Published on February 26th, 2014 | by Mace & Crown Administrator1
Twitch Plays Pokémon: An Experiment in Massively Single Player Online Gaming
Twitch.tv, a streaming website dedicated to sharing live gameplay, has been home to a social experiment recently. This “experiment” consists of viewers playing Pokémon Red, a Gameboy Color release in 1996, by entering commands in the live streaming chat. The stream began on Wednesday, Feb. 12 and will likely continue until the game is beaten.
Twitch.tv is a globally available platform for gamers to share their gameplay live with whoever wants to watch. The streams also allow the viewers to chat with each other and ask the hosts of the stream questions.
The site is free to view and chat, although it, and some streams, allow people to pay to subscribe to streams, or “going turbo” as it’s called on twitch.tv, which will usually net the viewer benefits.
The Pokémon stream was started to experiment with the viability of a single player game being controlled by multiple people to see how people interact with the control structure and each other. The stream has achieved a fair bit of popularity, with 22 million views and up to 70,000 participants controlling the game’s character at once.

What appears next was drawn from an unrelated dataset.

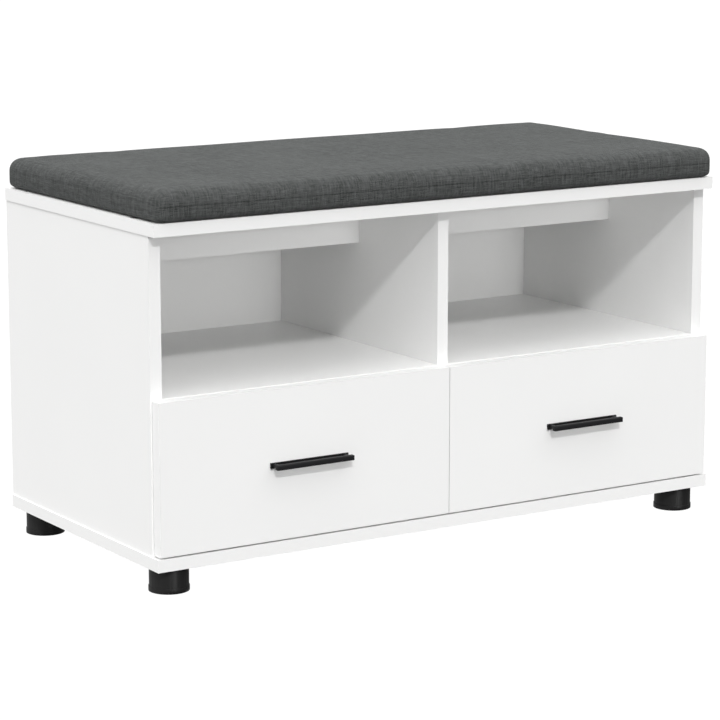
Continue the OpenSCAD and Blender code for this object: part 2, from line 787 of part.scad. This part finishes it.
cushion_foam();
cushion_cover();
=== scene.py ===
"""The entryway bench's looks: finishes for its boards, metal, plastic and wood, and a seat cushion.

The cushion is a padded block whose woven cover is settled by a simulation. Lengths are in metres.
"""

import json
import math

import bmesh
import bpy
from mathutils import Matrix, Vector, noise


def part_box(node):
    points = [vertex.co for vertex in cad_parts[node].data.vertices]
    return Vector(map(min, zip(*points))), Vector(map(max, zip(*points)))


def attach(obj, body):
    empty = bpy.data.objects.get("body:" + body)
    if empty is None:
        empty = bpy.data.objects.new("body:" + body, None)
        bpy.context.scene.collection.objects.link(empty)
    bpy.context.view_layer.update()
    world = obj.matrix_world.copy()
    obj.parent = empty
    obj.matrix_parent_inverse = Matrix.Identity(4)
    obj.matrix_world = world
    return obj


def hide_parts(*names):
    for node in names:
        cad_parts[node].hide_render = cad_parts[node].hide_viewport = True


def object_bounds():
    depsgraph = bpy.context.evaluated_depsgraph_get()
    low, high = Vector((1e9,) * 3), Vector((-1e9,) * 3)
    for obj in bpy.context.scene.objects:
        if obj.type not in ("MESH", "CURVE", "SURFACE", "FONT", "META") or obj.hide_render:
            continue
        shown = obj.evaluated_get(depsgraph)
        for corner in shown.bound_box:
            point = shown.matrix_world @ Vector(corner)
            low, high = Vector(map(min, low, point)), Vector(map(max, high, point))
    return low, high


MM = 0.001

# Camera: where it aims, from the middle of the bench, and how it is turned
AIM = Vector((-0.011, 0.0, -0.0276))
CAMERA_TURN = math.radians(32.585)
CAMERA_TILT = math.radians(10.859)
CAMERA_DISTANCE = 3.489
CAMERA_LENS = 139.25
CAMERA_SENSOR = 36
CAMERA_FAR = 200

# Lamps: turn from the front towards the left, height, softness (all in degrees) and strength
LAMPS = {
    "key": (25, 35.3, 4, 1.10),
    "front": (0, 10, 5, 0.30),
    "front_fill": (0, 3, 20, 0.50),
}
# How bright the studio's sides are: right, behind and above; then left, in front and below
SKY_RIGHT_BACK_TOP = (0.3, 0.6, 2.3)
SKY_LEFT_FRONT_FLOOR = (0.9, 0.0, 0.1)
STAGE_SIZE = 80.0
STAGE_HEIGHT = 20.0
STAGE_GAP = 0.2 * MM

# Boards
BOARD_EDGE_R = 0.4 * MM
BAND_T = 0.9 * MM
BAND_JOINT_R = 0.12 * MM

# Cushion: its shape, then the cloth's simulation, then the weave
CORNER_R = 15 * MM
TOP_EDGE_R = 15 * MM
BOTTOM_EDGE_R = 6 * MM
CROWN = 1.2 * MM
CROWN_FLATNESS = 4          # the higher, the flatter the middle
UNEVENNESS = 0.5 * MM
UNEVEN_SPOTS_PER_M = 9.0
SEAT_GAP = 0.2 * MM         # between the cushion and the board
CELL = 6 * MM
EDGE_CELLS = 4
SLACK = 1.0 * MM            # how much smaller the cover starts
SWELL_CAP = 2.2 * MM
CLOTH_FRAMES = 20
CLOTH_PRESSURE = 4.0
YARN_PITCH = 1.05 * MM
SLUB_SHORTNESS = 0.08       # changes of a thread's tone along one pitch
SLUB_SHARE = 0.7            # the rest of its tone is steady from end to end
YARN_SHARE = 0.75           # the rest of the cloth's tone is its fibres
HEAVY_THREAD_R = 0.6 * MM
HEAVY_THREAD_SHADE = 0.14

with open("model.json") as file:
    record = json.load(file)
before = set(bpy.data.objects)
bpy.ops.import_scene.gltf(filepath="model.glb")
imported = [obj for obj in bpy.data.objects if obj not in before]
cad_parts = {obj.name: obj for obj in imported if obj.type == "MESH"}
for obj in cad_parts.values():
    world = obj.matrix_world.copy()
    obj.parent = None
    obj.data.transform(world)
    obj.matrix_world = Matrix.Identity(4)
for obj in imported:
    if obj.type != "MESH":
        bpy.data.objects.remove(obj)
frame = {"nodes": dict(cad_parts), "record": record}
cad_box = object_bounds()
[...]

The game is difficult to play due to the amount of players and the delay. Very often the players will run into walls or get stuck in a building. Fans have experienced accidentally releasing their starter Pokémon, using the helix fossil at random times, and navigating a maze of platforms that throw the player in a straight line.
The game is automated, run by a custom made program created by the host. This allows the viewers to actually issue commands to the game rather than a person playing the game. The commands get displayed to the right of the game window and are handled by the game as it receives them.

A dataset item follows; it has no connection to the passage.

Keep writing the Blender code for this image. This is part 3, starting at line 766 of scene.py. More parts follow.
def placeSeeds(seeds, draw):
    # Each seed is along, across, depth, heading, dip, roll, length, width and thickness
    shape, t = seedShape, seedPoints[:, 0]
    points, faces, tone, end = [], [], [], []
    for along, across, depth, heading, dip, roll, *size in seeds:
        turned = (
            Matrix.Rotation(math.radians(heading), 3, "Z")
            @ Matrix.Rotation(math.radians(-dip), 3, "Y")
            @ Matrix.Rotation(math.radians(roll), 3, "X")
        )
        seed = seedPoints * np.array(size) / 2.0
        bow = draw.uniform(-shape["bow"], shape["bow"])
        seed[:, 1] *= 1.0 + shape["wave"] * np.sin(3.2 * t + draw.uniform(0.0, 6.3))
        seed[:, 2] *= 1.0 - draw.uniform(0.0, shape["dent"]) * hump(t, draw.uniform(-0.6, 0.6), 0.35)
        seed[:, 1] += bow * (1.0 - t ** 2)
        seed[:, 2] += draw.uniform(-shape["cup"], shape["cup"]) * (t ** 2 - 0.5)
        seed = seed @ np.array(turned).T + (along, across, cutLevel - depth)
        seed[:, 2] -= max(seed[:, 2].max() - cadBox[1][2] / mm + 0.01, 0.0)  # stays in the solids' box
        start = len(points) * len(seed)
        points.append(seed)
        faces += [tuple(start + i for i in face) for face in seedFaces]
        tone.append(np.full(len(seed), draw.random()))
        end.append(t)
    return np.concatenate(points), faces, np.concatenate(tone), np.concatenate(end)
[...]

Initially, the game was set up to allow users to keep issuing commands. A change was later introduced to the automator that named the original play style “anarchy” and introduced the play style of “democracy.”
Democracy makes the game more manageable by taking the most common command from a 20 second “voting period.” Entering the text “anarchy” or “democracy” in the chat casts a vote for that play style and after enough votes the style will be changed.
There have been numerous comedic responses to the stream itself and events that happened in it across the internet, resulting in various internet memes.